Don’t be afraid to spell it out for the client. Once you’ve evaluated what their goals are and how much writing they actually need over the course of the average month, you can make a business case for using your services:

“Rather than footing the expense of $4000-$4500 a month for a full-time, in-house writer (plus office space and equipment), it sounds like you actually just need someone reliable for 10 hours per week of on-demand writing and editing. I can offer this to your company for $3000 a month at $75/hour.”

This is the language businesspeople understand. This is how they make their buying decision.

Structuring Fair Deals with Value for Both Parties

Offering your services on a retainer basis means you guarantee your client a specific number of hours each month. You will be available to them for XX number of hours, whether it’s 10 or 20 or 40 per month. Whether or not those hours are used, you are paid that retainer amount for ensuring your availability.

They key is not to oversell a client with hours they don’t need. If they’re consistently using less than the allotted hours, they’re not going to appreciate the value they’re getting for the hours they do use. One way to combat this is to allow clients to roll unused hours over for one month, giving them an opportunity to use them the next.

You can also offer a reduced hourly rate for any hours provided over the retainer amount, to incentivize their using more of your services. You can afford to do this, because once you’re on retainer, you aren’t spending precious time sifting through ads, negotiating rates, creating contracts, etc.

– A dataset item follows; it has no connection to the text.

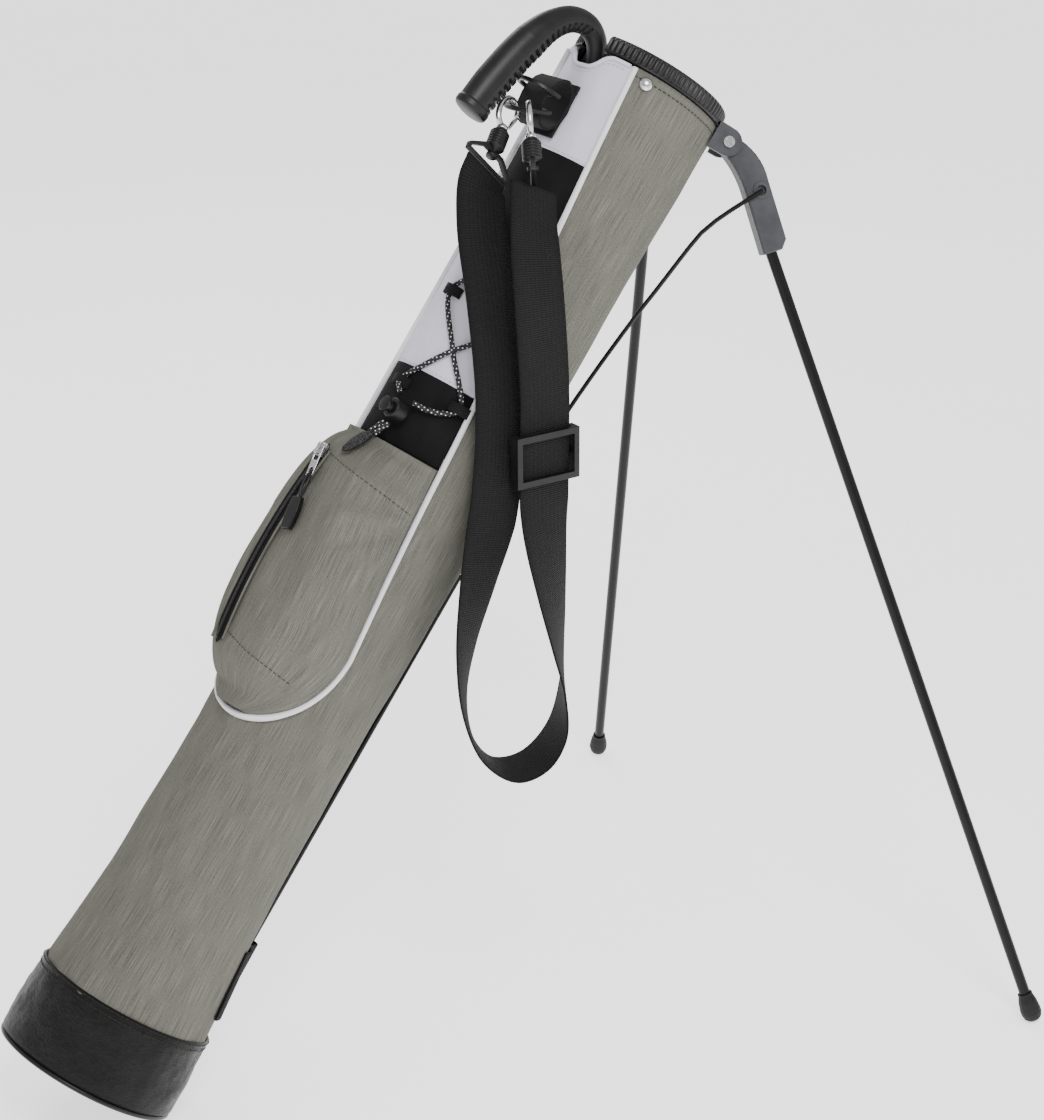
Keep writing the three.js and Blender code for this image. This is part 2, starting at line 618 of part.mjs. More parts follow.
// A snap hook lies along +Z of its own group: eye at 0, swivel body, then the hook.
// Its crook is square to the wire that it holds.
function buildHook(k, eyeAt, ringAt, wire) {
  const ahead = ringAt.clone().sub(eyeAt).normalize();
  const side = wire.clone().cross(ahead).normalize();
  const turn = new THREE.Group();
  turn.position.copy(eyeAt);
  turn.quaternion.setFromRotationMatrix(new THREE.Matrix4().makeBasis(side, ahead.clone().cross(side), ahead));
  ground.add(turn);
  const eye = cut(plate(eyeShape(), 4), rod(vec(0, 0, 12), vec(0, 0, 20), 2.4, 12));
  add(`hook_eye_${k}`, eye, BLACK_PLASTIC, turn);
  const barrel = turned([
    [0, 10.4], [4.4, 10.4], [4.4, 13.1], [2, 13.2], [2, 17.3], [6, 17.6], [7.5, 20], [7.5, 30], [6, 33], [6, 40], [0, 40],
  ], 12);
  const crook = sweep([
    vec(0, 0, 38), vec(-7, 0, 43), vec(-9.5, 0, 52), vec(-6, 0, 62), vec(1, 0, 65), vec(8, 0, 61), vec(9.5, 0, 55),
  ], roundSection(2.4, 8), 12);
  add(`hook_body_${k}`, join(barrel, crook), BRIGHT_METAL, turn);
  add(`hook_gate_${k}`, rod(vec(5, 0, 41.2), vec(9, 0, 53.2), 1.6, 10), BRIGHT_METAL, turn);
}

function dRing() {
  const half = 21;
  const outer = new THREE.Shape();
  outer.moveTo(-half, 0);
  outer.lineTo(half, 0);
  outer.absarc(0, 4, half, 0, Math.PI, false);
  const hole = new THREE.Path();
  hole.moveTo(-half + 4, 4);
  hole.lineTo(half - 4, 4);
  hole.absarc(0, 4, half - 4, 0, Math.PI, false);
  outer.holes.push(hole);
  return plate(outer, 3.6, 0.8);
}

function buildHardware() {
  const x = -76;
  const outline = new THREE.Shape();
  outline.absellipse(0, 0, 13, 21, 0, 2 * Math.PI);
  const inside = new THREE.Path();
  inside.absellipse(0, 0, 10.8, 18.8, 0, 2 * Math.PI, true);
  outline.holes.push(inside);
  const tab = cut(plate(outline, 30).translate(x, 0, 811), block(-62.9, 0, -40, 40, 780, 850));
  add('strap_tab', join(tab, block(-66.4, -64.2, -15, 15, 789, 833)), BLACK_CLOTH);
  const place = (ringGeometry, s, tilt) =>
    ringGeometry.rotateZ(Math.PI / 2).rotateY(rad(-90 + tilt)).translate(x - 4, 0, s);
  add('d_ring_1', place(dRing(), 816, 0), BLACK_PLASTIC);
  add('d_ring_2', place(dRing(), 803, -28), BLACK_PLASTIC);
}

buildBase();
buildCloth();
buildPiping();
buildStayRod();
buildCollar();
buildHandle();
buildRivets();
buildLegs();
buildActuator();
buildRetainer();
buildPocket();
buildSlider();
buildBungee();
buildCordLock();
buildHardware();
buildStrap();
buildHook(1, vec(300.5, -25, 700.3), vec(338.2, 0, 736.7), vec(0, 1, 0));
buildHook(2, vec(328, -46, 689), vec(345.5, -14.6, 735.5), vec(-0.756, 0.643, 0.12));

// Lean the bag onto its lowest base edge, then centre the whole on the origin.
bag.rotation.y = Math.PI / 2 - lean;
bag.position.set(-BASE_RADIUS * Math.sin(lean), 0, BASE_RADIUS * Math.cos(lean));
group.updateMatrixWorld(true);
const box = new THREE.Box3().setFromObject(group, true);
const middle = box.getCenter(vec(0, 0, 0));
group.position.set(-middle.x, 0, -box.min.z);

export default group;
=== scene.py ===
"""Looks for the stand golf bag: cloth, leather, webbing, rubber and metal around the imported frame.

Places are written in millimetres, in one of two frames, and are turned into the row's metres when
a mesh is made. The bag frame stands upright on the base: x towards the belly, y to the far side,
z up the bag. The ground frame has the base's lowest edge at x = 0.
"""
import json
import math

import bmesh
import bpy
from mathutils import Matrix, Vector, noise


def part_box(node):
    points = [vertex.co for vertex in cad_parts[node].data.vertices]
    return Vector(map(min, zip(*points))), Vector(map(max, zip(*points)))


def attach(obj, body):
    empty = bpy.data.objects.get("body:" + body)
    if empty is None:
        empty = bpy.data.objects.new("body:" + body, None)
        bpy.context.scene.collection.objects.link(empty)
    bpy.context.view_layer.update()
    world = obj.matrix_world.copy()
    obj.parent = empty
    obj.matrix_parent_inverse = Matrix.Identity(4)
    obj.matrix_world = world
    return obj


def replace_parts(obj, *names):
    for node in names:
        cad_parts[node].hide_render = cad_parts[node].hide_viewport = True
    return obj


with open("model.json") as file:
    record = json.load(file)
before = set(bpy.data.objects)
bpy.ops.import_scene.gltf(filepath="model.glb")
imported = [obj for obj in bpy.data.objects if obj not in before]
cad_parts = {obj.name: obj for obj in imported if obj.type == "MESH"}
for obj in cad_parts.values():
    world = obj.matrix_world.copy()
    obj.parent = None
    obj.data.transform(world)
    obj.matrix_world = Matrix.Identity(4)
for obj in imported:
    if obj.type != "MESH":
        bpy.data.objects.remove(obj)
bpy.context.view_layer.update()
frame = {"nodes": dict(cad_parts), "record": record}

MM = 0.001
LENGTH = 880
LEAN = math.radians(53)
BASE_RADIUS = 72.5
BOOT_HEIGHT = 64
FABRIC_TOP = 866
U_TOP = 375
U_DROP = 76
SPINE_TURN = 14
U_HALF = 58
RIBS = 84
WEB_WIDTH = 44
WEB_THICK = 2
ACTUATOR_X = 78

OUTER_RADIUS = [(0, 70), (64, 70), (150, 62.5), (280, 60), (460, 61), (700, 61.5), (866, 63.5)]
NEAR_EDGE = [(375, 72), (470, 64.5), (575, 60), (720, 50), (800, 44.5), (866, 40.5)]
SPINE_LINE = [(375, 14), (575, 8), (866, 1)]
ZIP_X, ZIP_Y, ZIP_S, ZIP_RADIUS, ZIP_HALF = 91, -326, 423, 337, 14

# The strap's route, repeated from part.mjs in millimetres of the ground frame.
STRAP_ROUTE = [
    (299.5, -25.6, 699.3), (292, -31, 691), (284, -43, 664), (282, -58, 614), (280, -72, 540),
    (271, -77, 460), (255, -78, 400), (243, -79, 350), (240, -80, 305), (250, -81, 265),
    (275, -82, 240), (303, -83, 241), (323, -84, 262), (328, -85, 300), (323, -86, 340),
    (316, -86, 390), (310, -86, 440), (310, -86, 492), (310, -86, 545), (309, -81, 610),
    (314, -68, 652), (323, -53, 677), (327.3, -47, 687.2),
]
TURN_FROM, TURN_TO = 0.273, 0.753
HOOKS = [
    ((300.5, -25, 700.3), (338.2, 0, 736.7), (0, 1, 0)),
    ((328, -46, 689), (345.5, -14.6, 735.5), (-0.756, 0.643, 0.12)),
]


# ---- frames ----
def frames():
    """The matrices that take the bag frame and the ground frame, in mm, to the row in metres."""
    face = next(m for m in frame["record"]["mounts"] if m["name"] == "base_face")
    up = -Vector(face["axis"]).normalized()
    origin = Vector(face["pos_m"]) - up * 0.6 * MM
    side = Vector((0, 1, 0))
    belly = side.cross(up)
    turn = Matrix((belly, side, up)).transposed().to_4x4()
    scale = Matrix.Diagonal((MM, MM, MM, 1))
    edge = Vector((-BASE_RADIUS * math.sin(LEAN), 0, BASE_RADIUS * math.cos(LEAN))) * MM
    return Matrix.Translation(origin) @ turn @ scale, Matrix.Translation(origin - edge) @ scale


BAG, GROUND = frames()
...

This freelance strategy allows you to reduce the volume of clients you’re working with, so you can focus on meaningful, fruitful relationships with fewer clients rather than constantly chasing the next project. Getting even four or five clients on retainer can take a lot of the pressure and unpredictably out of your freelance business.

You just have to find the right clients and make the business case for your services as the most logical option.